In the case, SEC v. LBRY, Inc., Ca. No. 21-cv-00260 (D.N.H. November 7, 2022), the SEC alleged that the LBC token constituted an unregistered security and filed suit in federal court asserting that LBRY was in violation of Section 5 of the Securities Act for offering and selling the token.  After both sides filed cross motions for summary judgment, the core issue before the Court was whether, under the Howey Test, “LBRY’s offerings of LBC led investors to have ‘a reasonable expectation of profits to be derived from the entrepreneurial or managerial efforts of others.’” (quoting United Hous. Found. v.
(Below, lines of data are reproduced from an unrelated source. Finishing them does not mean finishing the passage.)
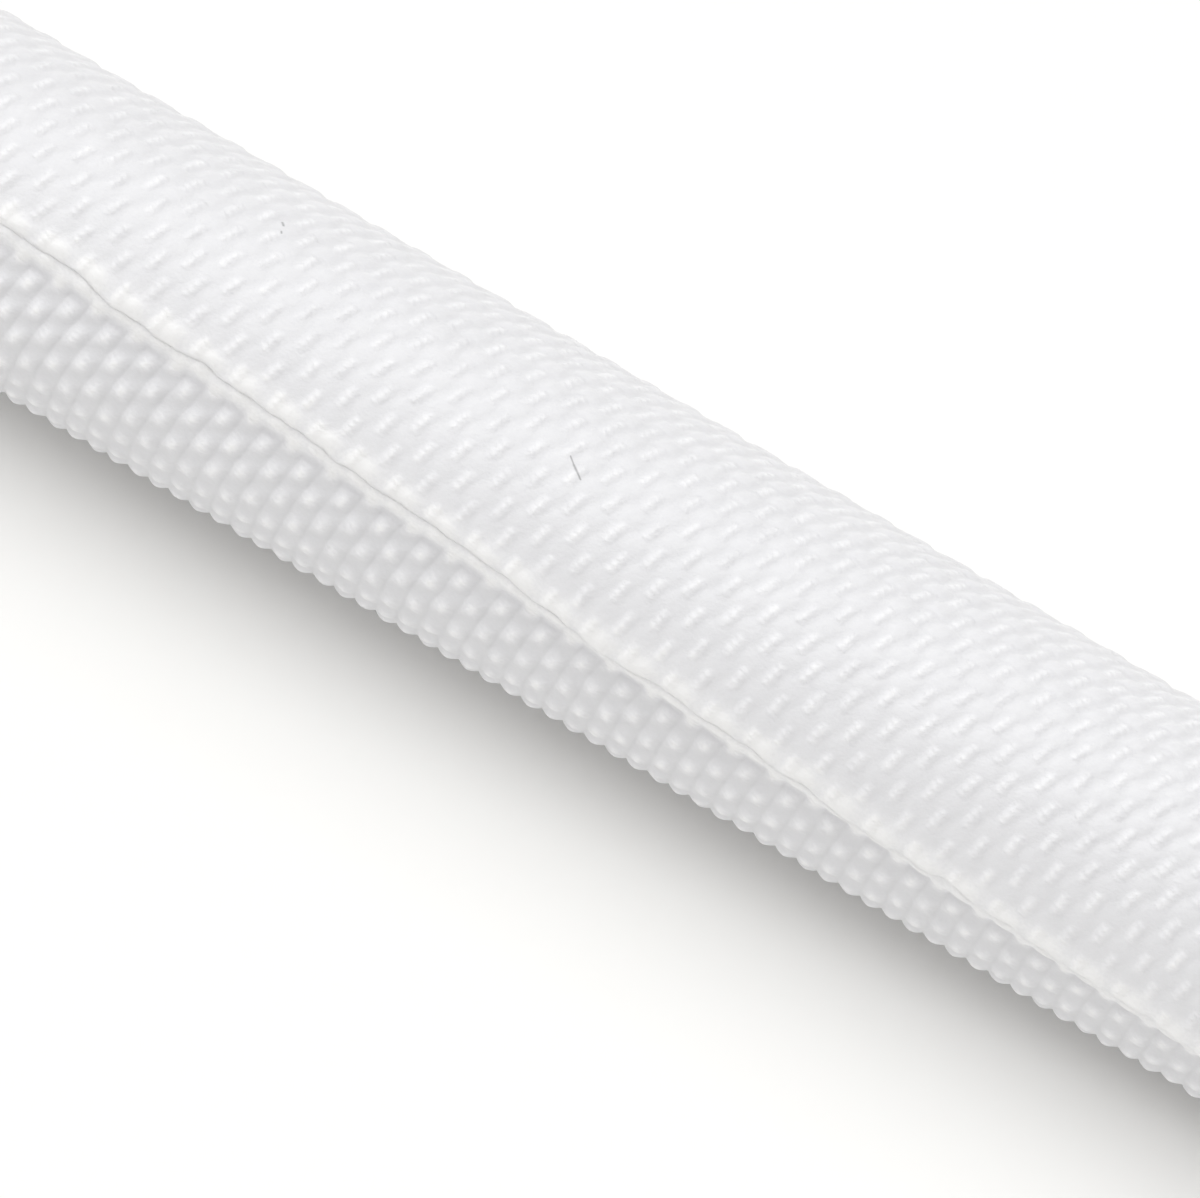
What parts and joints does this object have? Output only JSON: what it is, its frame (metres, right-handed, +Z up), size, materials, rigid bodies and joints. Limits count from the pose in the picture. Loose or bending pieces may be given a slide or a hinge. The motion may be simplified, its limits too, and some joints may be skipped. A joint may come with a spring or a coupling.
{
  "type": "self-closing woven cable sleeve",
  "caption": "Straight white polyester cable sleeve: one woven band rolled into a tube, its long edges overlapping in a slowly winding seam.",
  "frame": {"origin": "under the middle of the sleeve, on the plane that it lies on", "axes": "+X along the sleeve, +Z up from the plane it lies on"},
  "size_m": [0.5, 0.0126, 0.0126],
  "materials": {
    "white_polyester_yarn": "matt woven polyester thread, slightly translucent"
  },
  "bodies": {
    "root": {"woven_sleeve": "white_polyester_yarn"}
  },
  "joints": []
}
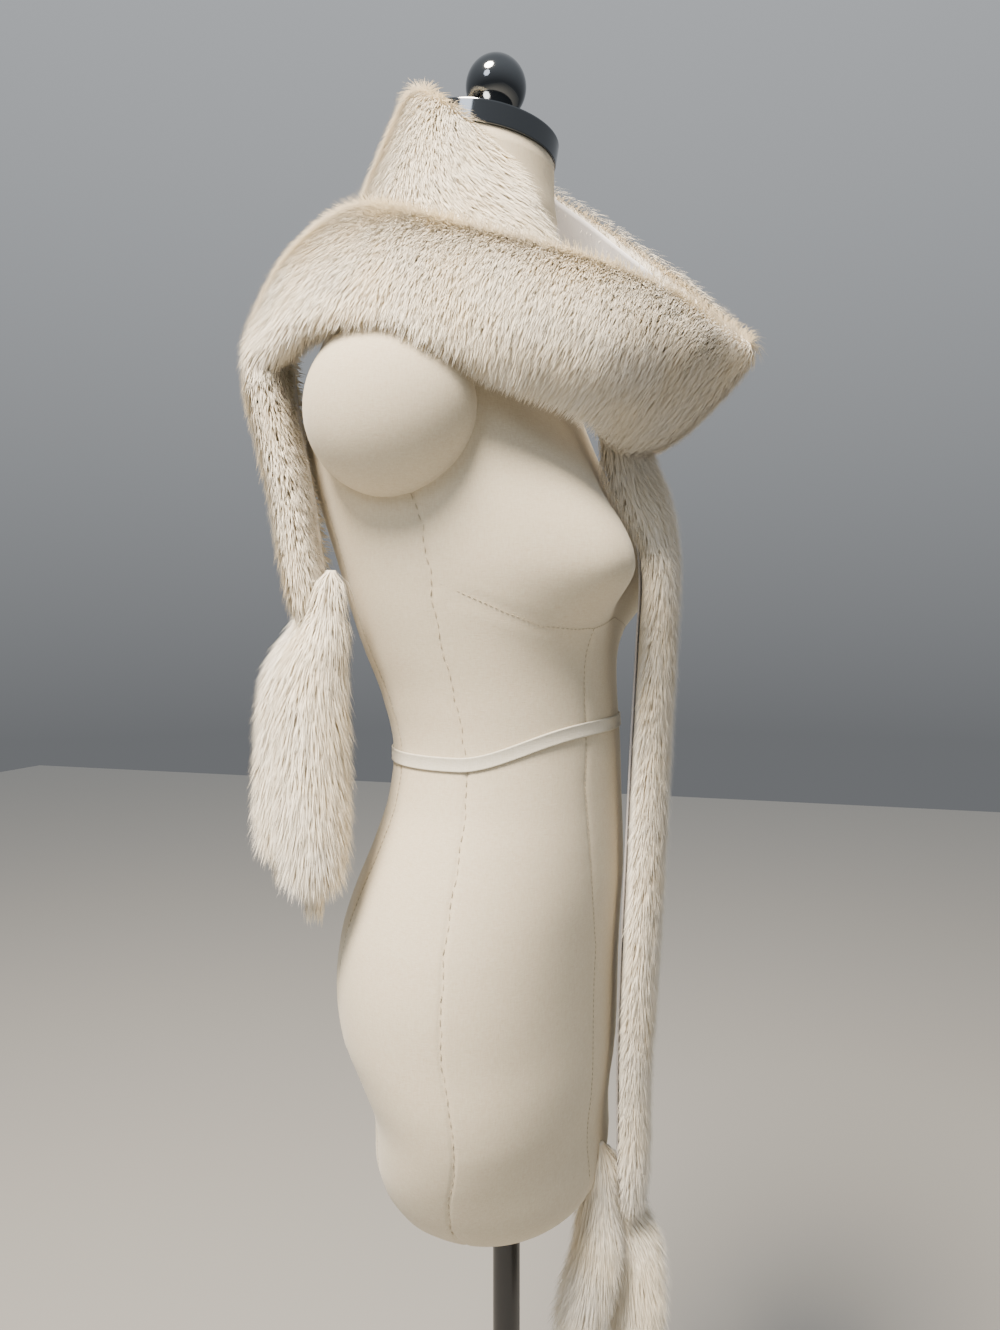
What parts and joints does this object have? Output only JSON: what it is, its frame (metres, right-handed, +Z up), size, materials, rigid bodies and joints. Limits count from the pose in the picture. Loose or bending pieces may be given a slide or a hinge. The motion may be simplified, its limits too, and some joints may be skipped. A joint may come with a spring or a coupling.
{
  "type": "fur collar wrap on a dress form",
  "caption": "Long pale fur wrap with tails at both ends, wound once round the neck of a limbless dress form on a pole stand.",
  "frame": {"origin": "on the floor under the pole, at the centre of the base plate's underside", "axes": "+Z up along the pole, -Y towards the front of the dress form, +X towards the form's own left side"},
  "size_m": [0.37, 0.3722, 1.5893],
  "materials": {
    "fur": "dense pale mink fur with soft sheen",
    "satin": "pale satin lining",
    "linen": "natural linen cover",
    "tape": "woven cotton tape",
    "chrome": "polished",
    "black_steel": "satin black enamel"
  },
  "bodies": {
    "root": {"form_torso": "linen", "shoulder_cap_right": "linen", "shoulder_cap_left": "linen", "waist_tape": "tape", "neck_plate": "chrome", "finial_stem": "chrome", "finial_ball": "chrome", "pole": "black_steel", "base_plate": "black_steel", "front_strip": "fur", "neck_wrap": "fur", "back_neck": "fur", "left_band": "fur", "cowl": "fur", "right_band": "fur", "back_strip": "fur", "lining_front_strip": "satin", "lining_left_band": "satin", "lining_cowl": "satin", "lining_back_strip": "satin", "tail_front_right": "fur", "tail_front_left": "fur", "tail_back_right": "fur", "tail_back_left": "fur"}
  },
  "joints": []
}
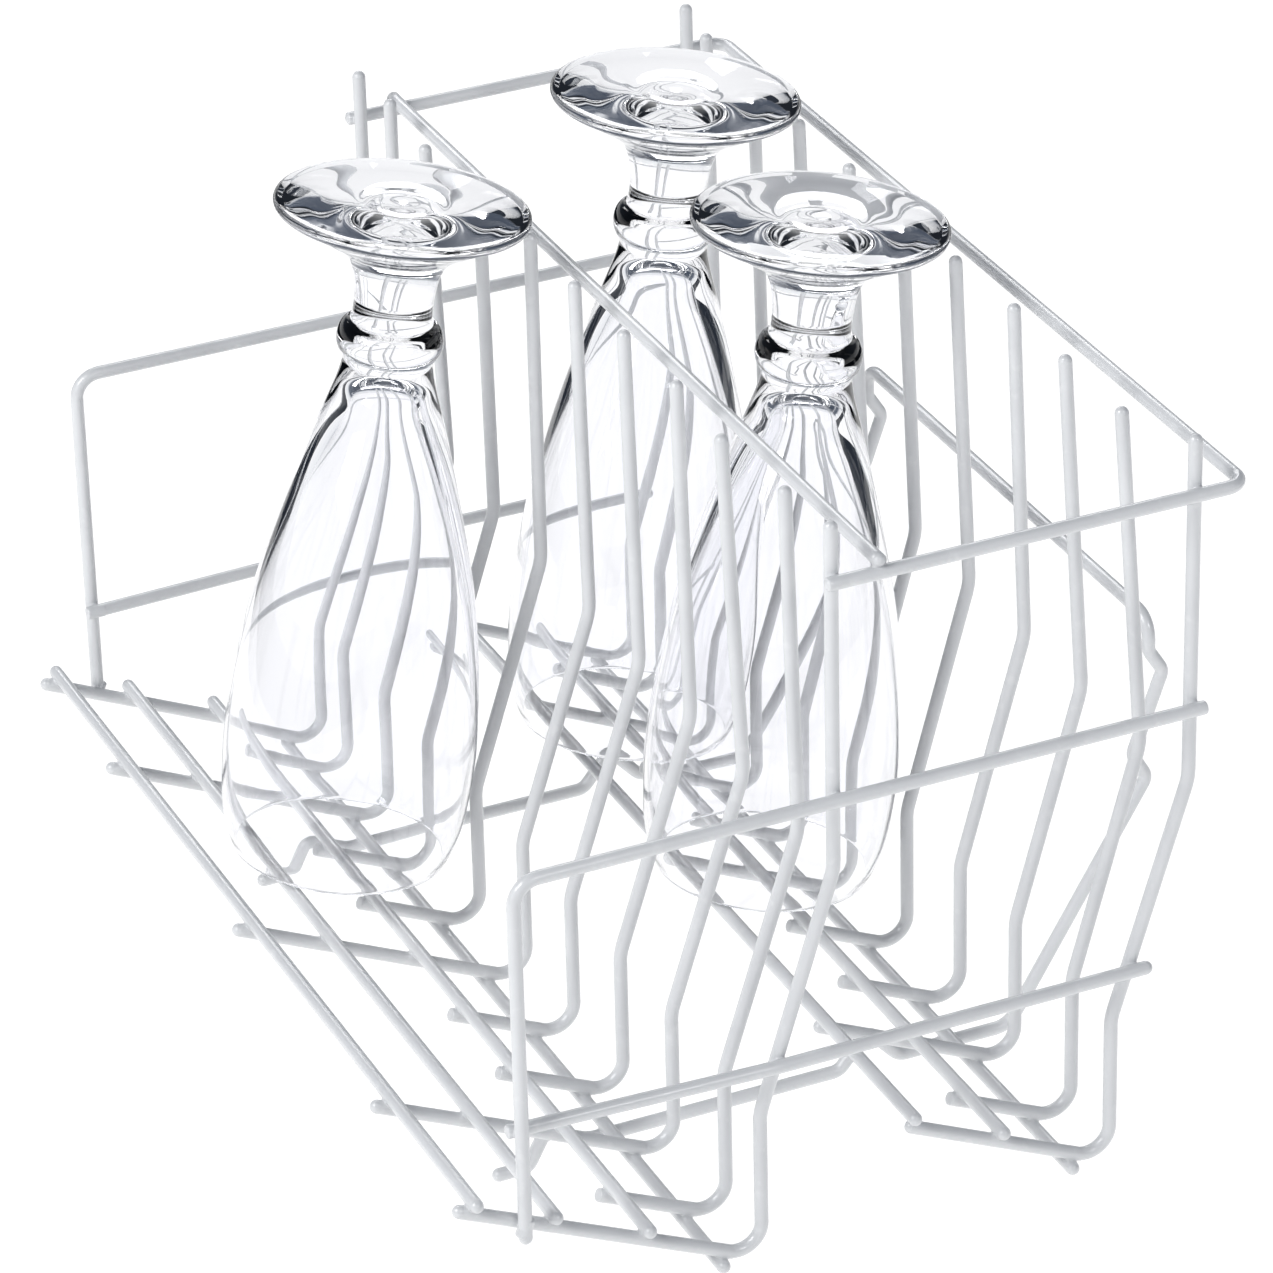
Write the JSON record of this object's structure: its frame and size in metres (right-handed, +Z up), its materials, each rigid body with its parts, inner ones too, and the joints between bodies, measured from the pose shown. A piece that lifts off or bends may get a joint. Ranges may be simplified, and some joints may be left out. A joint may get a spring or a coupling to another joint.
{
  "type": "glass washer rack insert",
  "caption": "Coated wire insert that holds beer glasses upside down in a glass washer, in two sloping rows between upright prongs, with a hanger wire at its side.",
  "frame": {"origin": "on the surface that the insert stands on, under the middle of its width and length", "axes": "+X from the low, open side of the rows towards the hanger's side rail, +Y along the rows from the near end to the far end, +Z up"},
  "size_m": [0.231, 0.2974, 0.222],
  "materials": {
    "coated_wire": "steel wire with a pale grey semi-gloss plastic coat",
    "clear_glass": "clear polished soda-lime glass"
  },
  "bodies": {
    "rack": {"left_prong_1": "coated_wire", "left_prong_2": "coated_wire", "left_prong_3": "coated_wire", "left_prong_4": "coated_wire", "left_prong_5": "coated_wire", "left_prong_6": "coated_wire", "left_prong_7": "coated_wire", "left_prong_8": "coated_wire", "left_prong_9": "coated_wire", "left_prong_10": "coated_wire", "left_prong_11": "coated_wire", "right_prong_1": "coated_wire", "right_prong_2": "coated_wire", "right_prong_3": "coated_wire", "right_prong_4": "coated_wire", "right_prong_5": "coated_wire", "right_prong_6": "coated_wire", "right_prong_7": "coated_wire", "right_prong_8": "coated_wire", "right_prong_9": "coated_wire", "right_prong_10": "coated_wire", "right_prong_11": "coated_wire", "left_floor_rail_1": "coated_wire", "left_floor_rail_2": "coated_wire", "left_floor_rail_3": "coated_wire", "left_floor_rail_4": "coated_wire", "right_floor_rail_1": "coated_wire", "right_floor_rail_2": "coated_wire", "right_floor_rail_3": "coated_wire", "top_frame": "coated_wire", "top_rail": "coated_wire", "near_end_frame": "coated_wire", "near_end_brace": "coated_wire", "far_end_frame": "coated_wire", "far_end_brace": "coated_wire", "hanger": "coated_wire"},
    "left_glass": {"glass_left": "clear_glass"},
    "middle_glass": {"glass_middle": "clear_glass"},
    "right_glass": {"glass_right": "clear_glass"}
  },
  "joints": [
    {"name": "left_glass_lift", "type": "slide", "parent": "rack", "child": "left_glass", "axis": [0.0523, 0, 0.9986], "range_m": [0, 0.18]},
    {"name": "middle_glass_lift", "type": "slide", "parent": "rack", "child": "middle_glass", "axis": [0.0523, 0, 0.9986], "range_m": [0, 0.18]},
    {"name": "right_glass_lift", "type": "slide", "parent": "rack", "child": "right_glass", "axis": [0.0523, 0, 0.9986], "range_m": [0, 0.18]}
  ]
}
Forman, 421 U.S. 837, 852 (1975)).  LBRY argued that LBC was a utility token, in that its primary purpose was consumptive and used to enable token holders to access video and other digital content on the LBRY Network.  Therefore, it claimed that purchasers of its token expected to use them, rather than hold them as an investment.  The SEC, however, presented numerous public and private posts and communications by LBRY which SEC claimed highlighted the value proposition of the token for potential investors. 

In granting the SEC’s motion, the Court pointed to these communications, holding that “what the evidence in the record discloses is that LBRY promoted LBC as an investment that would grow in value over time through the company’s development of the LBRY Network” and “the objective economic realities of LBRY’s offerings of LBC establish that it was offering it as a security.”  The Court also held that despite this being a first-of-its-kind enforcement action, LBRY could not claim it did not have fair notice that it was in violation of the law, given the SEC’s “straightforward application of a venerable Supreme Court precedent” that is the Howey Test.

While the Howey Test is fact-specific and the holding is limited to this specific token, the SEC and class action plaintiffs litigating alleged securities laws violations by token companies and cryptocurrency exchanges will likely seek to apply the Court’s findings to their cases.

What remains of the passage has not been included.